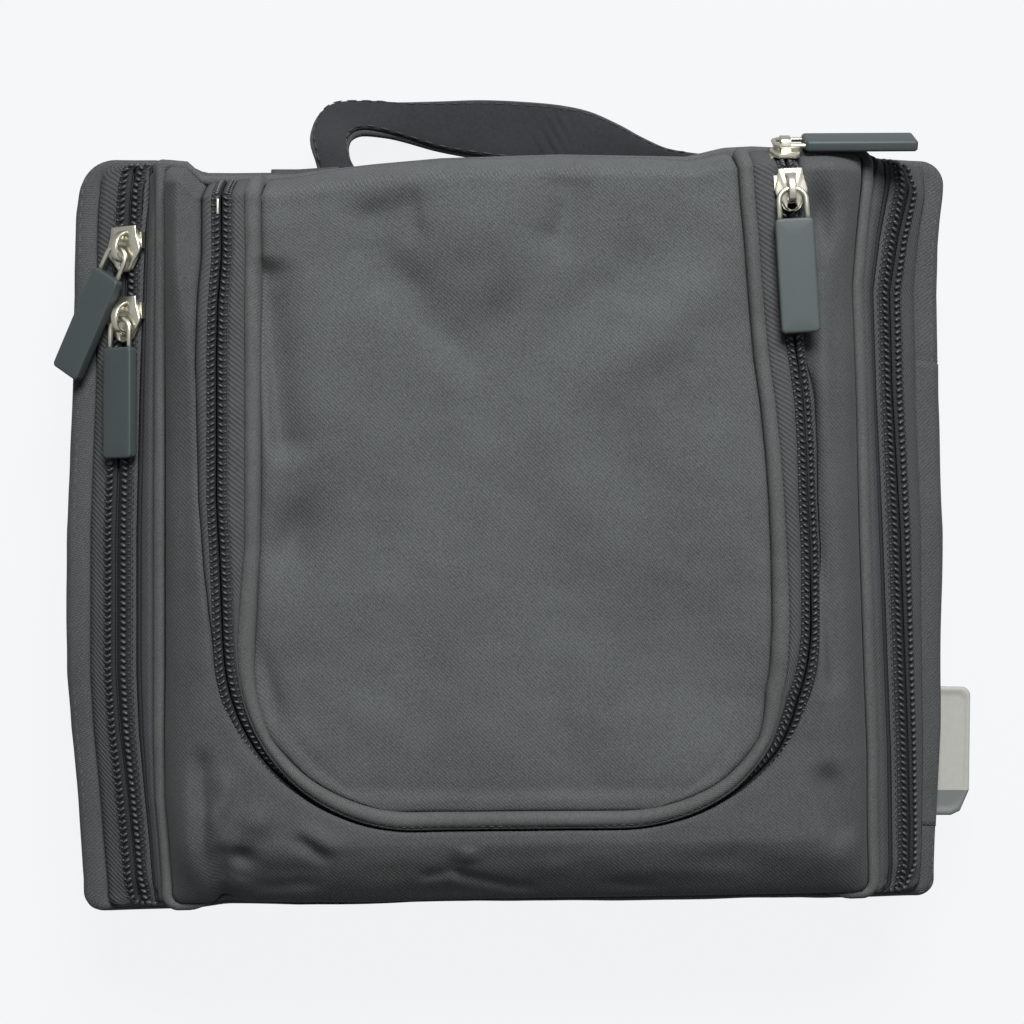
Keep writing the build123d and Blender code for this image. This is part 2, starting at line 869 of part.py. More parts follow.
top_pocket_place = Plane(
    origin=(pocket_right(edge_y), edge_y, edge_z), x_dir=edge_up.cross(edge_out), z_dir=edge_out
)

with BuildPart() as pocket_slider_lower:
    add(slider_body(lower_pocket_place, leg_fit))
pocket_slider_lower.part.label = "pocket_slider_lower"

with BuildPart() as pocket_slider_top:
    add(slider_body(top_pocket_place, edge_fit))
pocket_slider_top.part.label = "pocket_slider_top"

lower_pocket_pull = hanging_pull(lower_pocket_place, leg_fit, 0, 0)

# The top pull lies sideways along the edge, with its wire round the crown's rear leg
crown_leg = crown_back_share * pocket_slider_length / 2
sideways = wire_radius + wire_clearance + crown_width / 2
top_pocket_pull = Plane(
    origin=top_pocket_place.from_local_coords(
        (sideways, top_pull_shift - wire_half_width, wire_height(edge_fit))
    ),
    x_dir=-top_pocket_place.y_dir,
    z_dir=top_pocket_place.z_dir,
)

with BuildPart() as pocket_wire_lower:
    add(pull_wire(lower_pocket_pull))
pocket_wire_lower.part.label = "pocket_wire_lower"

with BuildPart() as pocket_tab_lower:
    add(pull_tab(lower_pocket_pull))
pocket_tab_lower.part.label = "pocket_tab_lower"

with BuildPart() as pocket_wire_top:
    add(pull_wire(top_pocket_pull))
pocket_wire_top.part.label = "pocket_wire_top"

with BuildPart() as pocket_tab_top:
    add(pull_tab(top_pocket_pull))
pocket_tab_top.part.label = "pocket_tab_top"

PIECES = [
    back_panel,
    rear_piping,
    rear_gusset,
    back_board,
    rear_lining,
    rear_zip_tape,
    rear_zip_coil,
    rear_hinge_panel,
    side_pocket,
    side_pocket_hem,
    side_tag,
    handle_anchor_left,
    handle_anchor_right,
    mesh_pocket,
    mesh_pocket_binding,
    elastic_loops,
    front_zip_coil,
    front_zip_tape,
    front_hinge_panel,
    front_piping,
    front_panel,
    pocket_tape_outer,
    pocket_coil_outer,
    divider_panel,
    divider_pocket,
    divider_pocket_binding,
    organiser_pocket,
    organiser_binding,
    flap_panel,
    flap_piping,
    pocket_tape_inner,
    pocket_coil_inner,
    flap_lining,
    handle_strap,
    handle_pad,
    main_slider_upper,
    main_slider_lower,
    pocket_slider_lower,
    pocket_slider_top,
    main_wire_upper,
    main_tab_upper,
    main_wire_lower,
    main_tab_lower,
    pocket_wire_lower,
    pocket_tab_lower,
    pocket_wire_top,
    pocket_tab_top,
]

os.makedirs("parts", exist_ok=True)
for piece in PIECES:
    export_step(piece.part, f"parts/{piece.part.label}.step")


def report_axis(name, point, axis):
    """Print a joint's place and axis, for whoever writes the moving parts down."""
    print(f"{name}: at {tuple(round(v, 3) for v in point)} along {tuple(round(v, 5) for v in axis)}")


lid_axis_y = -half_height - lid_axis_clearance
flap_axis_y = base_top + flap_axis_clearance
crown_leg_point = top_pocket_place.from_local_coords((0, -crown_leg, 0))
report_axis("lid_swing", (0, lid_axis_y, split_height - lid_axis_drop), (1, 0, 0))
report_axis("flap_swing", (0, flap_axis_y, pocket_base_height - flap_axis_drop), (-1, 0, 0))
report_axis("handle_swing", (0, handle_axis_y, handle_height), (1, 0, 0))
report_axis("main_slider_upper", upper_main_place.origin, upper_main_place.y_dir)
report_axis("main_slider_lower", lower_main_place.origin, -lower_main_place.y_dir)
report_axis("pocket_slider_lower", lower_pocket_place.origin, -lower_pocket_place.y_dir)
report_axis("pocket_slider_top", top_pocket_place.origin, top_pocket_place.y_dir)
report_axis("main_pull_upper", upper_main_pull.origin, -upper_main_pull.x_dir)
report_axis("main_pull_lower", lower_main_pull.origin, -lower_main_pull.x_dir)
report_axis("pocket_pull_lower", lower_pocket_pull.origin, -lower_pocket_pull.x_dir)
report_axis("pocket_pull_top", crown_leg_point, -top_pocket_place.z_dir)
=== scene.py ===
"""Toiletry bag: its cloth, zips, pulls and inside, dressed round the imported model.

The bag lies on its back. +X is to its right, +Y towards its handle and +Z out of its front.
Sizes are in millimetres. Each mesh is turned into metres when it is made. TRAY_SEAM and LID_SEAM are the heights
of the seams below and above the main zip.
"""
import logging
import math
from dataclasses import dataclass, field
from enum import Enum
from typing import Optional, Sequence

import bmesh
import bpy
import numpy as np
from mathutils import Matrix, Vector


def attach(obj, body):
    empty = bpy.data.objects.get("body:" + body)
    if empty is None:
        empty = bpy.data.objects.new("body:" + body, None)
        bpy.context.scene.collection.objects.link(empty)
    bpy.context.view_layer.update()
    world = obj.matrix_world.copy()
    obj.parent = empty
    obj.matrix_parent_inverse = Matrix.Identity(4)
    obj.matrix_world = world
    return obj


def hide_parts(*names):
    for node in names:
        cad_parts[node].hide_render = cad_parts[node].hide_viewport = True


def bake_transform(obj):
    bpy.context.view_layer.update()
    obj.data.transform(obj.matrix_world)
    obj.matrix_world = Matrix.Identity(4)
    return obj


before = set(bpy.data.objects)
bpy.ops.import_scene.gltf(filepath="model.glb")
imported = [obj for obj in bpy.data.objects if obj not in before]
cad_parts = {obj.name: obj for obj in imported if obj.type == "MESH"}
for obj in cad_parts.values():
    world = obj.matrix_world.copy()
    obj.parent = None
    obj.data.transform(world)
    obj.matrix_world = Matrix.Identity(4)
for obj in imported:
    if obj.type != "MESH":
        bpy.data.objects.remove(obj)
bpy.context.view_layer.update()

log = logging.getLogger("toiletry_bag")

Array = np.ndarray
MM = 0.001
TRAY = "rear_tray"
LID = "lid"
FLAP = "flap"
HANDLE = "handle"
TRAY_SEAM = 43.0
LID_SEAM = 55.0


class Noise:
    """Smooth gradient noise with a fixed seed, for folds and dents in cloth."""

    def __init__(self, seed: int) -> None:
        """Draw the noise's table.

        Args:
            seed: Number that fixes the pattern.
        """
        draw = np.random.default_rng(seed)
        self.order = draw.permutation(256)
        directions = draw.normal(size=(256, 3))
        self.directions = directions / np.linalg.norm(directions, axis=1)[:, None]

    def at(self, points: Array, size: float) -> Array:
        """Sample the noise.

        Args:
            points: Places, any shape ending in 3.
            size: Width of one bump.

        Returns:
            Values from about -1 to 1, one for each place.
        """
        flat = points.reshape(-1, 3) / size
        cell = np.floor(flat).astype(int)
        part = flat - cell
        fade = part**3 * (part * (part * 6 - 15) + 10)
        total = np.zeros(len(flat))
        for corner in np.ndindex(2, 2, 2):
            step = np.array(corner)
            index = self.order[(cell[:, 0] + step[0]) % 256]
            index = self.order[(index + cell[:, 1] + step[1]) % 256]
            index = self.order[(index + cell[:, 2] + step[2]) % 256]
            slope = np.sum(self.directions[index] * (part - step), axis=1)
            weight = np.prod(np.where(step == 1, fade, 1 - fade), axis=1)
            total += weight * slope
        return (total * 1.6).reshape(points.shape[:-1])


def ramp(value: Array, low: float, high: float) -> Array:
    """Smooth step from 0 at low to 1 at high."""
    part = np.clip((value - low) / (high - low), 0, 1)
    return part * part * (3 - 2 * part)


def unit(vectors: Array) -> Array:
    """Vectors cut to length 1."""
    return vectors / np.maximum(np.linalg.norm(vectors, axis=-1, keepdims=True), 1e-9)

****

_What you are asked to do_. Above are some lines. Repeat exactly, and only, those from the line that has "handle_height), (1, 0, 0))" through the line that has "cad_parts[node].hide_render = cad_parts[node].hide_viewport".

_Exercise solution_.
report_axis("handle_swing", (0, handle_axis_y, handle_height), (1, 0, 0))
report_axis("main_slider_upper", upper_main_place.origin, upper_main_place.y_dir)
report_axis("main_slider_lower", lower_main_place.origin, -lower_main_place.y_dir)
report_axis("pocket_slider_lower", lower_pocket_place.origin, -lower_pocket_place.y_dir)
report_axis("pocket_slider_top", top_pocket_place.origin, top_pocket_place.y_dir)
report_axis("main_pull_upper", upper_main_pull.origin, -upper_main_pull.x_dir)
report_axis("main_pull_lower", lower_main_pull.origin, -lower_main_pull.x_dir)
report_axis("pocket_pull_lower", lower_pocket_pull.origin, -lower_pocket_pull.x_dir)
report_axis("pocket_pull_top", crown_leg_point, -top_pocket_place.z_dir)
=== scene.py ===
"""Toiletry bag: its cloth, zips, pulls and inside, dressed round the imported model.

The bag lies on its back. +X is to its right, +Y towards its handle and +Z out of its front.
Sizes are in millimetres. Each mesh is turned into metres when it is made. TRAY_SEAM and LID_SEAM are the heights
of the seams below and above the main zip.
"""
import logging
import math
from dataclasses import dataclass, field
from enum import Enum
from typing import Optional, Sequence

import bmesh
import bpy
import numpy as np
from mathutils import Matrix, Vector


def attach(obj, body):
    empty = bpy.data.objects.get("body:" + body)
    if empty is None:
        empty = bpy.data.objects.new("body:" + body, None)
        bpy.context.scene.collection.objects.link(empty)
    bpy.context.view_layer.update()
    world = obj.matrix_world.copy()
    obj.parent = empty
    obj.matrix_parent_inverse = Matrix.Identity(4)
    obj.matrix_world = world
    return obj


def hide_parts(*names):
    for node in names:
        cad_parts[node].hide_render = cad_parts[node].hide_viewport = True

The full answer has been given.